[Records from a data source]
═══
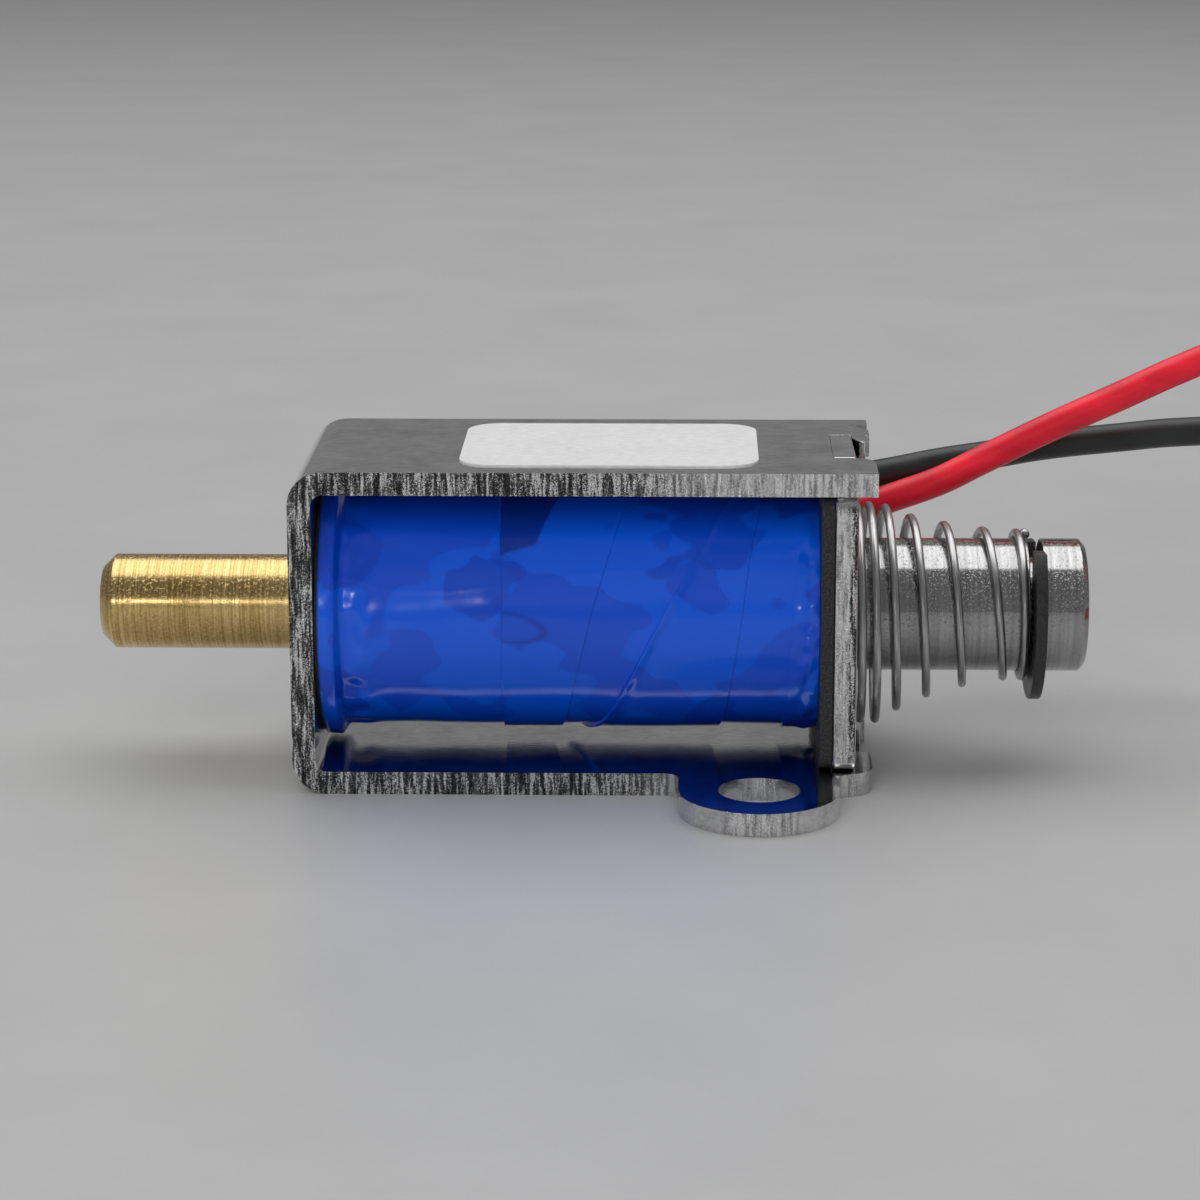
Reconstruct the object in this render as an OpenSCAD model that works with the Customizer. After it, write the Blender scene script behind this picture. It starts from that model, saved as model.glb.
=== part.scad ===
// Push pull solenoid with an open steel frame, a taped coil, a spring return
// plunger and a brass push rod that goes right through the coil.
// X runs along the plunger, towards the pull end. Z is up. The origin lies
// under the middle of the frame, on the face that the frame stands on.

/* [Part shown] */
// Sub-part to draw, or all of them

/* [Frame] */
// Length of the frame along the plunger
frame_len = 30; // [28:0.5:40]
// Width of the frame across the plunger
frame_w = 14.2; // [14:0.1:20]
// Height of the frame
frame_h = 17; // [16.5:0.5:24]
// Thickness of the steel sheet
sheet_t = 1.2; // [0.8:0.1:1.6]
// Inside radius of the two folds
fold_r = 0.6; // [0.3:0.1:1.2]
// How far the walls stand past the end plate
wall_past_plate = 0.95; // [0.6:0.05:1.5]
// Width of the notches that take the end plate's tabs
notch_w = 6; // [4:0.2:8]
// Play between a tab and the sides of its notch
tab_play = 0.05; // [0.02:0.01:0.2]
// Width of the lip that is staked over a tab
lip_w = 0.7; // [0.5:0.05:0.9]
// How far the lip reaches over the tab
lip_reach = 1.9; // [1:0.1:2.5]
// Depth of the chisel mark that spreads the lip
stake_depth = 0.7; // [0.3:0.1:1]

/* [Mounting ears] */
// Radius of an ear
ear_r = 4.1; // [3.4:0.1:5]
// Diameter of an ear's screw hole
ear_hole_d = 4.2; // [2.5:0.1:5]
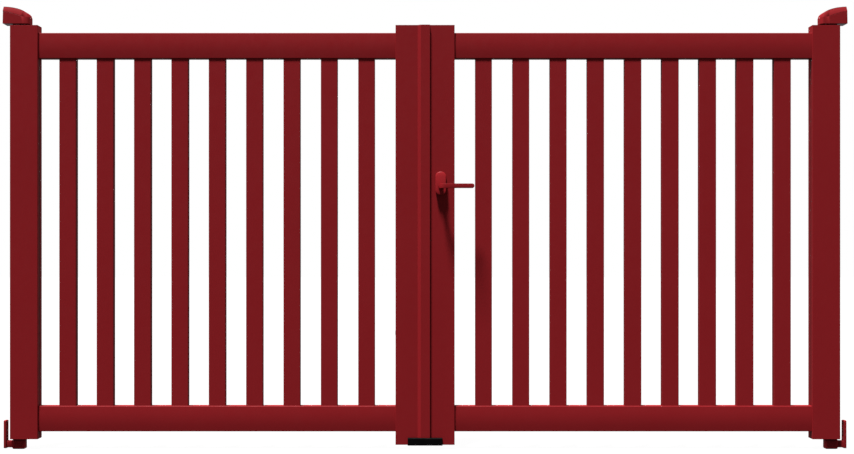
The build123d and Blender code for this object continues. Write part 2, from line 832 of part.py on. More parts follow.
═══
**GOAL:** Print the whole listing exactly as it is.

**EXERCISE RESULT:**
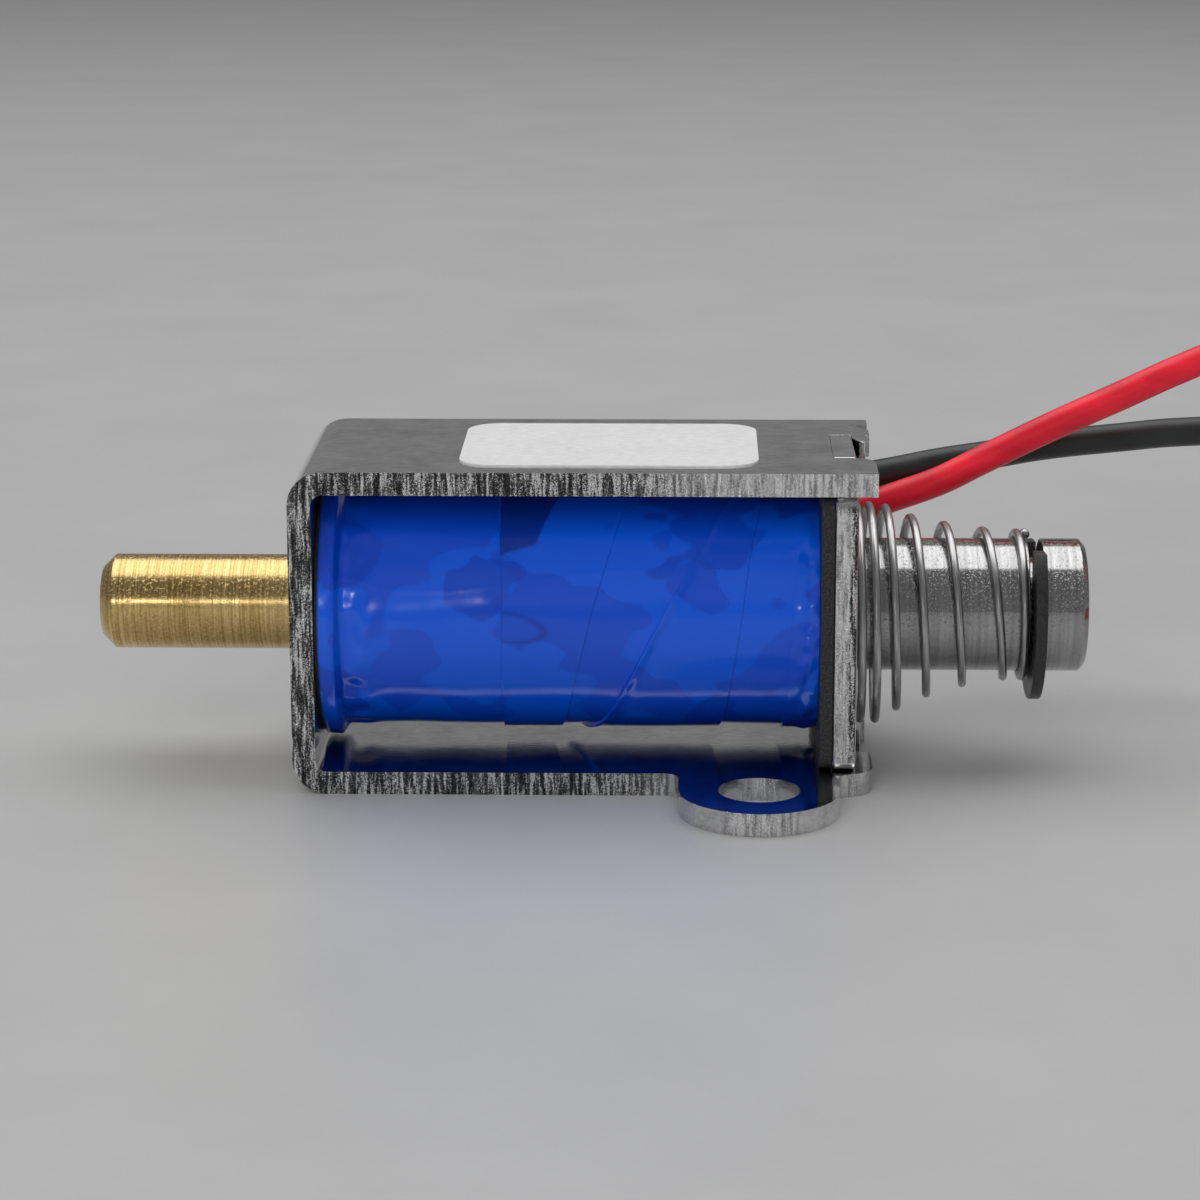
Reconstruct the object in this render as an OpenSCAD model that works with the Customizer. After it, write the Blender scene script behind this picture. It starts from that model, saved as model.glb.
=== part.scad ===
// Push pull solenoid with an open steel frame, a taped coil, a spring return
// plunger and a brass push rod that goes right through the coil.
// X runs along the plunger, towards the pull end. Z is up. The origin lies
// under the middle of the frame, on the face that the frame stands on.

/* [Part shown] */
// Sub-part to draw, or all of them

/* [Frame] */
// Length of the frame along the plunger
frame_len = 30; // [28:0.5:40]
// Width of the frame across the plunger
frame_w = 14.2; // [14:0.1:20]
// Height of the frame
frame_h = 17; // [16.5:0.5:24]
// Thickness of the steel sheet
sheet_t = 1.2; // [0.8:0.1:1.6]
// Inside radius of the two folds
fold_r = 0.6; // [0.3:0.1:1.2]
// How far the walls stand past the end plate
wall_past_plate = 0.95; // [0.6:0.05:1.5]
// Width of the notches that take the end plate's tabs
notch_w = 6; // [4:0.2:8]
// Play between a tab and the sides of its notch
tab_play = 0.05; // [0.02:0.01:0.2]
// Width of the lip that is staked over a tab
lip_w = 0.7; // [0.5:0.05:0.9]
// How far the lip reaches over the tab
lip_reach = 1.9; // [1:0.1:2.5]
// Depth of the chisel mark that spreads the lip
stake_depth = 0.7; // [0.3:0.1:1]

/* [Mounting ears] */
// Radius of an ear
ear_r = 4.1; // [3.4:0.1:5]
// Diameter of an ear's screw hole
ear_hole_d = 4.2; // [2.5:0.1:5]
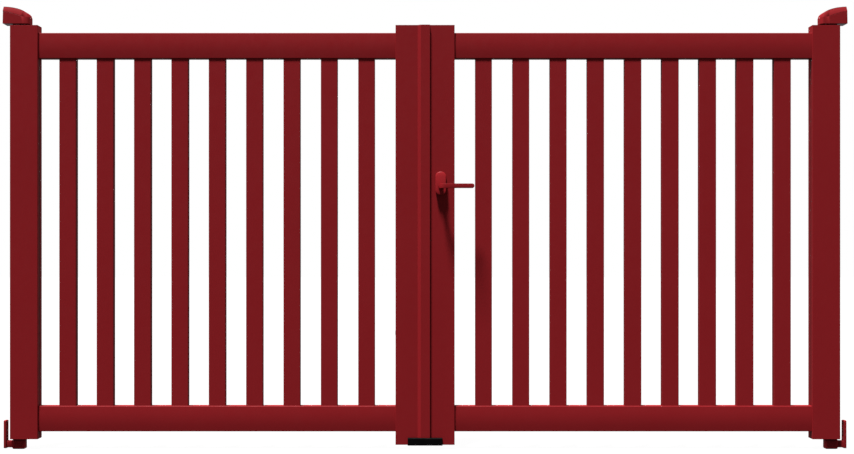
The build123d and Blender code for this object continues. Write part 2, from line 832 of part.py on. More parts follow.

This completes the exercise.